Dimas is also open to offering classes at more locations if other programs are interested.

At Dayspring Community Center, the nonprofit offered free lessons to kids who might not be able to afford them otherwise. Not for Sale students there wrapped up their first season in the program with a mid-December performance of “The Nutcracker.”

“They wanted to bring ballet into a community that probably never experienced ballet before,” JC Soto, the community center’s director, said of Not for Sale. That aligned with Dayspring’s goal of exposing kids to the arts.

The opportunity for kids who come to Dayspring to practice ballet, which has long been accessible to only those who can afford it, is a “godsend,” Soto said.

Around 30 kids participated in Dayspring’s first season with Not for Sale and they also got free ballet shoes, Soto said.

Dancing with purpose

Dimas’ desire to use ballet to help kids stemmed from her own experience. As a child, Dimas suffered from chronic earaches, which affected her speech and learning.

Her world changed when her speech therapist suggested she try a dance class.

“Dance was really a therapeutic and safe environment for me,” Dimas said.

She went on to major in dance at NYU’s Tisch School of the Arts and in 2012 started Bronxville Ballet, where she offers classes in tap, ballet and jazz. But six years later, Dimas wanted to offer classes to kids who couldn’t afford it and to kids with special needs, so she started Bronxville Ballet Not for Sale.

Through Not for Sale, Dimas finds new challenges. How do you teach a blind child to gallop, for instance, if they’ve never seen a horse?

And she exposes her students to dancers who look like them, taking her New York City students, many of whom are Black or Latino, to see the Brooklyn Ballet’s Nutcracker, which is a more culturally diverse production than many.

‘They can do it’

At the Readiness Program, Ava is one of dozens of other kids who have benefitted from Dimas’ weekly classes. Many students at the school have autism or have speech and language issues.

Many of the students receive occupational and physical therapy, said Principal Nancy Finkel, both of which focus on body awareness and movement. Ballet has been beneficial for her students in a lot of ways, but a major benefit is being able to learn and practice movements, she said.

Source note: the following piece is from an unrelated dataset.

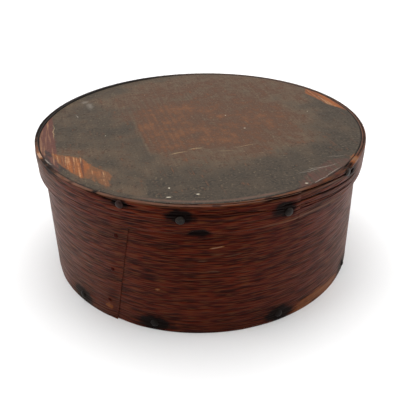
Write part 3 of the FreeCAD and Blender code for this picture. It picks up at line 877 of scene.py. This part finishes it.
old_finish = finished_pine("pine, old dark finish")
dry_pine = bare_pine("pine, bare and browned with age")
board_tree = round_board_tree()
board_mesh = round_board("lid board", board_low, board_high, 0.12 * MM, 3.0, old_finish, dry_pine)
places = np.empty(len(board_mesh.vertices) * 3, np.float32)
board_mesh.vertices.foreach_get("co", places)
x, y, z = places.reshape(-1, 3).T.astype(float) / MM
radius = np.hypot(x, y)
angle = np.degrees(np.arctan2(y, x)) % FULL_TURN
across = x * math.cos(BOARD_GRAIN) + y * math.sin(BOARD_GRAIN)
along = y * math.cos(BOARD_GRAIN) - x * math.sin(BOARD_GRAIN)
cupped = BOARD_DIP * smooth((radius - 50) / 70) * np.exp(-(((angle - FAR_SIDE) / 50) ** 4))
sunk_height = z - cupped * (z - board_low.z / MM) / (board_high.z / MM - board_low.z / MM)
sunk = np.stack([x, y, sunk_height], -1) * MM
board_mesh.vertices.foreach_set("co", sunk.astype(np.float32).ravel())
beside_crack = smooth((EDGE_CRACK - across) / 2.5)
past_joint = smooth((across - WORN_FROM) / 4)
round_edge = hills(5, angle * radius * math.pi / 180, radius, 9, 1.8)
grimy = smooth((angle - GRIMY_BETWEEN[0]) / 10) * smooth((GRIMY_BETWEEN[1] - angle) / 14)
dusty = smooth((angle - DUSTY_BETWEEN[0]) / 10) * smooth((DUSTY_BETWEEN[1] - angle) / 14)
# On the far side the board's edge is darkened: dirt, and painted shade of the gap by the rim.
board_far_gap_shade = np.exp(-(((angle - FAR_SIDE) / 38) ** 4))
board_marks = {
    "handled": strongest(
        oval(across, along, *HANDLED_MOST) * past_joint,
        0.72 * oval(across, along, *HANDLED_FAR),
        0.22 * oval(across, along, *HANDLED_LEFT),
        0.35 * crescent(radius, angle, *HANDLED_BITE),
    ),
    "saw": (0.5 + 0.5 * np.sin(across * 2 * math.pi / SAW_PITCH)) * oval(across, along, *SAWN),
    "bared": strongest(
        0.86 * crescent(radius, angle, *WORST_KNOCK),
        0.52 * crescent(radius, angle, *BESIDE_KNOCK),
        crescent(radius, angle, *FAR_KNOCK),
        crescent(radius, angle, *SMALL_KNOCK),
    ),
    "smeared": strongest(beside_crack, 0.6 * crescent(radius, angle, *SMEARED_BITE)),
    "dusty": 0.8 * smooth(1.6 - np.abs(radius - DUSTY_RADIUS) / 1.2) * dusty,
    "edge": strongest(
        0.6 * smooth((radius - 118) / 2),
        1.1 * smooth((radius - 119) / 1.5) * board_far_gap_shade,
        (0.7 + 0.55 * round_edge) * smooth((radius - GRIMY_FROM) / 3) * grimy,
    ),
}
for mark, amount in board_marks.items():
    marked(board_mesh, mark, amount)
lid_board = finished("lid_board", board_mesh)
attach(lid_board, "lid")
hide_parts("lid_disc")


# ---------------------------- the bottom board
# A thicker round board of the same pine, sawn round and planed but never finished. It stands
# inside the strip, flush with its foot, and ten iron nails through the strip hold it.

bottom_mesh = round_board("bottom board", bottom_low, bottom_high, 0.2 * MM, 8.0, dry_pine, dry_pine)
box_bottom = finished("box_bottom", bottom_mesh)
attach(box_bottom, "box")
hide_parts("bottom_disc")


# ---------------------------- the nails
# Iron nails with small hammered heads: five through the rim into the lid's board, ten through the
# box's side into its bottom board. Those in the laps go right through, and their points are bent
# down flat inside.

NAIL_SIZES = ("Head Radius", "Head Height", "Shank Width", "Shank Length", "Clinch", "Dent")
HEAD_SINK = 0.15 * MM  # how far a head is driven into the wood
NAIL_TAPER = 0.35  # of a shank's root is left at its point
CLINCH_THICKNESS = 0.45 * MM  # of a point hammered flat inside
DENT_SPACING = 1.4 * MM  # of the hammer's marks on a head


def nail_tree():
    """Geometry nodes for nails: a dented dome and a square shank at each point, bent over or not."""
    sizes = dict.fromkeys(NAIL_SIZES, "Float")
    tree, given = new_tree("hammered nails", Places="Geometry", **sizes, Seed="Int", Iron="Material")
    places, head_radius, head_height, width, length, clinch, dent, seed, iron = given

    ball = add(tree, "GeometryNodeMeshUVSphere", {"Segments": 16, "Rings": 12, "Radius": 1.0})
    spread = add(tree, "ShaderNodeCombineXYZ", {"X": head_radius, "Y": head_radius, "Z": head_height})
    dome = add(tree, "GeometryNodeTransform", {"Geometry": ball, "Scale": spread})
    place = add(tree, "GeometryNodeInputPosition")
    apart = add(tree, "ShaderNodeSeparateXYZ", {"Vector": place}).outputs
    above = add(tree, "ShaderNodeMath", {0: apart["Z"], 1: 0.0}, operation="MAXIMUM")
    flat = add(tree, "ShaderNodeCombineXYZ", {"X": apart["X"], "Y": apart["Y"], "Z": above})
    head = add(tree, "GeometryNodeSetPosition", {"Geometry": dome, "Position": flat})

    corner = add(tree, "ShaderNodeMath", {0: width, 1: math.sqrt(0.5)}, operation="MULTIPLY")
    point = add(tree, "ShaderNodeMath", {0: corner, 1: NAIL_TAPER}, operation="MULTIPLY")
    taper = {"Vertices": 4, "Radius Top": point, "Radius Bottom": corner, "Depth": length}
    square = add(tree, "GeometryNodeMeshCone", taper)
    inward = (math.pi, 0, math.pi / 4)
    shank = add(tree, "GeometryNodeTransform", {"Geometry": square, "Rotation": inward})

    flattened = add(tree, "ShaderNodeCombineXYZ", {"X": clinch, "Y": width, "Z": CLINCH_THICKNESS})
    bar = add(tree, "GeometryNodeMeshCube", {"Size": flattened})
    reach = add(tree, "ShaderNodeMath", {0: length, 1: -1.0}, operation="MULTIPLY")
    beside = add(tree, "ShaderNodeMath", {0: clinch, 1: 0.5}, operation="MULTIPLY")
    bend = add(tree, "ShaderNodeCombineXYZ", {"X": beside, "Z": reach})
    bent = add(tree, "GeometryNodeTransform", {"Geometry": bar, "Translation": bend})
    is_bent = add(tree, "FunctionNodeCompare", {"A": clinch, "B": 0.1 * MM}, operation="GREATER_THAN")
    clinched = add(tree, "GeometryNodeSwitch", {"Switch": is_bent, "True": bent})

    nail = add(tree, "GeometryNodeJoinGeometry")
    for part in (clinched, shank, head):
        tree.links.new(part.outputs[0], nail.inputs[0])
    facing = add(tree, "GeometryNodeInputNamedAttribute", {"Name": "facing"}, data_type="FLOAT_VECTOR")
    turned = add(tree, "FunctionNodeEulerToRotation", {"Euler": facing})
    at_places = {"Points": places, "Instance": nail, "Rotation": turned}
    driven = add(tree, "GeometryNodeInstanceOnPoints", at_places)
    real = add(tree, "GeometryNodeRealizeInstances", {"Geometry": driven})
    blows = {"Vector": place, "W": seed, "Scale": 1 / DENT_SPACING, "Detail": 1.0}
    dents = add(tree, "ShaderNodeTexNoise", blows, noise_dimensions="4D").outputs["Color"]
    centred = add(tree, "ShaderNodeVectorMath", {0: dents, 1: (0.5, 0.5, 0.5)}, operation="SUBTRACT")
    shift = add(tree, "ShaderNodeVectorMath", {0: centred, "Scale": dent}, operation="SCALE")
    dented = add(tree, "GeometryNodeSetPosition", {"Geometry": real, "Offset": shift})
    blackened = add(tree, "GeometryNodeSetMaterial", {"Geometry": dented, "Material": iron})
    add(tree, "NodeGroupOutput", {"Made": blackened})
    return tree


BLACK_IRON = "1b1512"
STAIN_ON_IRON = "2a120d"
STAINED_LEFT_OF = -30 * MM  # the rim's nails left of this are still covered by its stain


def rusted_iron(name, rubbed, rust, in_dents=BLACK_IRON, metallic=0.7, specular=0.5, part_stained=False):
    """Forged iron gone black with age: rubbed paler on its bumps, rusted brown in patches, and dull.

    Under rust, soot or stain it no longer reflects as metal does.
    """
    material, tree = new_material(name)
    place = add(tree, "ShaderNodeTexCoord").outputs["Object"]
    scale = streaks(tree, place, 1.1, 1.1, 1.1, detail=4.0)
    patch = streaks(tree, place, 3.5, 3.5, 3.5)
    metal = coated(
        tree,
        colour(in_dents),
        (rubbed, [(scale, 1.0)], 0.45, 0.68, 0.9),
        (rust, [(patch, 1.0), (scale, 0.3)], 0.6, 0.8, 0.7),
    )
    if part_stained:
        leftward = [(add(tree, "ShaderNodeSeparateXYZ", {"Vector": place}).outputs["X"], -1)]
        stain = (STAIN_ON_IRON, leftward, -STAINED_LEFT_OF, 2 * MM - STAINED_LEFT_OF, 0.85)
        metal = coated(tree, metal, stain)
    dullness = ([(scale, 1.0)], 0.3, 0.7, 0.4, 0.62)
    shine = {"Metallic": metallic, "Specular IOR Level": specular}
    finish_material(tree, metal, dullness, [(scale, 1.0)], 0.15 * MM, **shine)
    return material


def driven_nails(name, kind, plan, body, **inputs):
    """All the nails of one kind, each standing where the frame has its own."""
    angles, heights = zip(*nail_places(kind))
    outside = [plan.outer_face(plan.on_top(angle)) - HEAD_SINK for angle in angles]
    heads = [
        (radius * math.cos(math.radians(angle)), radius * math.sin(math.radians(angle)), height)
        for radius, angle, height in zip(outside, angles, heights)
    ]
    points = bpy.data.meshes.new(name)
    points.from_pydata(heads, [], [])
    facing = points.attributes.new("facing", "FLOAT_VECTOR", "POINT")
    for place, angle in zip(facing.data, angles):
        place.vector = (0, math.pi / 2, math.radians(angle))
    nails = finished(name, made_by(hammered, name, points, **inputs))
    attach(nails, body)
    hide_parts(*[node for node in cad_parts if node.startswith(kind)])


hammered = nail_tree()
forged_iron = rusted_iron("forged iron, rusted black", rubbed="2f2823", rust="37200f", part_stained=True)
damp_iron = rusted_iron("forged iron, blackened by damp", "15100e", "1a0f0b", metallic=0.0, specular=0.12)
stained_over = rusted_iron(
    "iron under old red stain", "451409", "4c1a0c", in_dents="33100a", metallic=0.0, specular=0.04
)
BOARD_NAIL = (2.75, 1.25, 2.1, 22, 0, 0.5)  # the six sizes of the tree, in mm and in its order
LAP_NAIL = (2.85, 1.45, 1.8, 4.6, 5, 0.5)
TACK = (1.6, 0.6, 1.2, 3.8, 5, 0.25)
for name, kind, plan, body, iron, seed, sizes in (
    ("lid_board_nails", "lid_disc_nail", rim_plan, "lid", forged_iron, 2, BOARD_NAIL),
    ("bottom_board_nails", "bottom_nail", box_plan, "box", damp_iron, 5, BOARD_NAIL),
    ("lid_lap_nails", "lid_lap_nail", rim_plan, "lid", forged_iron, 7, LAP_NAIL),
    ("box_lap_tacks", "body_lap_tack", box_plan, "box", stained_over, 9, TACK),
):
    in_metres = {label: size * MM for label, size in zip(NAIL_SIZES, sizes)}
    driven_nails(name, kind, plan, body, Iron=iron, Seed=seed, **in_metres)


# ---------------------------- floor, light and camera
# A plain pale floor that fades into the white behind it, soft light from both sides, from above
# and from behind, and the camera a little above.

FLOOR_REACH = 4
GLOW_FROM = 0.5  # metres away, from which the floor brightens to the white behind it
GLOW_TO = 1.8
# the floor's own glow near the box: painted light that lifts the box's shadow on the floor
NEAR_GLOW = 0.08
FAR_GLOW = 0.9
FRONT_SKY = 0.1  # the sky's strength in front of the box, and behind it
BACK_SKY = 0.55
LIT_HEIGHT = 0.05  # at which the lights are aimed
CAMERA_DISTANCE = 0.4561
CAMERA_RISE = math.radians(28.67)
CAMERA_ROLL = -0.019
CAMERA_SHIFT = (-0.0016, -0.047)
AIM_HEIGHT = 0.0511
LENS = 50.54
SENSOR_WIDTH = 36

corners = [(x * FLOOR_REACH, y * FLOOR_REACH, 0) for x, y in ((-1, -1), (1, -1), (1, 1), (-1, 1))]
floor_mesh = bpy.data.meshes.new("floor")
floor_mesh.from_pydata(corners, [], [(0, 1, 2, 3)])
floor = in_scene("floor", floor_mesh)
floor_material, floor_tree = new_material("pale paper floor")
spot_on_floor = add(floor_tree, "ShaderNodeTexCoord").outputs["Object"]
away = add(floor_tree, "ShaderNodeVectorMath", {0: spot_on_floor}, operation="LENGTH").outputs["Value"]
fade = {"Value": away, 1: GLOW_FROM, 2: GLOW_TO, 3: NEAR_GLOW, 4: FAR_GLOW}
glow = add(floor_tree, "ShaderNodeMapRange", fade, interpolation_type="SMOOTHSTEP")
paper = {"Base Color": colour("f4f4f4"), "Roughness": 0.9}
glowing = {"Emission Color": colour("ffffff"), "Emission Strength": glow}
floor_shader = add(floor_tree, "ShaderNodeBsdfPrincipled", {**paper, **glowing})
add(floor_tree, "ShaderNodeOutputMaterial", {"Surface": floor_shader})
floor_mesh.materials.append(floor_material)

world = bpy.data.worlds.new("soft studio")
bpy.context.scene.world = world
world.use_nodes = True
sky_tree = world.node_tree
sky_tree.nodes.clear()
towards = add(sky_tree, "ShaderNodeTexCoord").outputs["Generated"]
backward = add(sky_tree, "ShaderNodeSeparateXYZ", {"Vector": towards}).outputs["Y"]
fade = {"Value": backward, 1: -0.6, 2: 0.5, 3: FRONT_SKY, 4: BACK_SKY}
strength = add(sky_tree, "ShaderNodeMapRange", fade, interpolation_type="SMOOTHSTEP")
seen = add(sky_tree, "ShaderNodeLightPath").outputs["Is Camera Ray"]
strength = add(sky_tree, "ShaderNodeMix", {0: seen, 2: strength, 3: 1.0})
sky = add(sky_tree, "ShaderNodeBackground", {"Color": colour("ffffff"), "Strength": strength})
add(sky_tree, "ShaderNodeOutputWorld", {"Surface": sky})


def soft_light(name, place, size, power):
    light = bpy.data.lights.new(name, "AREA")
    light.size = size
    light.energy = power
    lamp = in_scene(name, light)
    lamp.location = place
    towards_box = Vector((0, 0, LIT_HEIGHT)) - Vector(place)
    lamp.rotation_euler = towards_box.to_track_quat("-Z", "Y").to_euler()


soft_light("left window", (-1.2, -0.2, 0.7), size=0.9, power=6)
soft_light("right window", (1.2, -0.1, 0.7), size=0.9, power=5)
soft_light("overhead window", (0, 0.2, 1.5), size=1.6, power=26)

camera_data = bpy.data.cameras.new("camera")
camera_data.sensor_width = SENSOR_WIDTH
camera_data.lens = LENS
camera_data.shift_x, camera_data.shift_y = CAMERA_SHIFT
camera = in_scene("camera", camera_data)
camera.location = (
    0,
    -CAMERA_DISTANCE * math.cos(CAMERA_RISE),
    AIM_HEIGHT + CAMERA_DISTANCE * math.sin(CAMERA_RISE),
)
turned = Matrix.Rotation(math.pi / 2 - CAMERA_RISE, 4, "X") @ Matrix.Rotation(CAMERA_ROLL, 4, "Z")
camera.rotation_euler = turned.to_euler()
bpy.context.scene.camera = camera
bpy.context.scene.view_settings.view_transform = "Standard"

The classes can be challenging and students need help at the start, said Finkel, who has been in the field for over four decades. But as the weeks go by, newer teachers are surprised by how quickly students improve, Finkel said.

Once they see how much the kids improve, they realize what’s possible: “They can do it,” she said.

Joan Fallon, assistant principal at the Readiness Program, usually gathers the students to take them to ballet. She knows they’re excited to go when they stand up and point their toes or do a twirl.

Pagan said the classes have helped Ava’s respect for personal space, her posture and breathing, and her ability to follow directions.

Since she loved the lessons so much, Pagan enrolled her in dance classes outside of the school, too.

And now, Pagan said, “she’s always dancing.”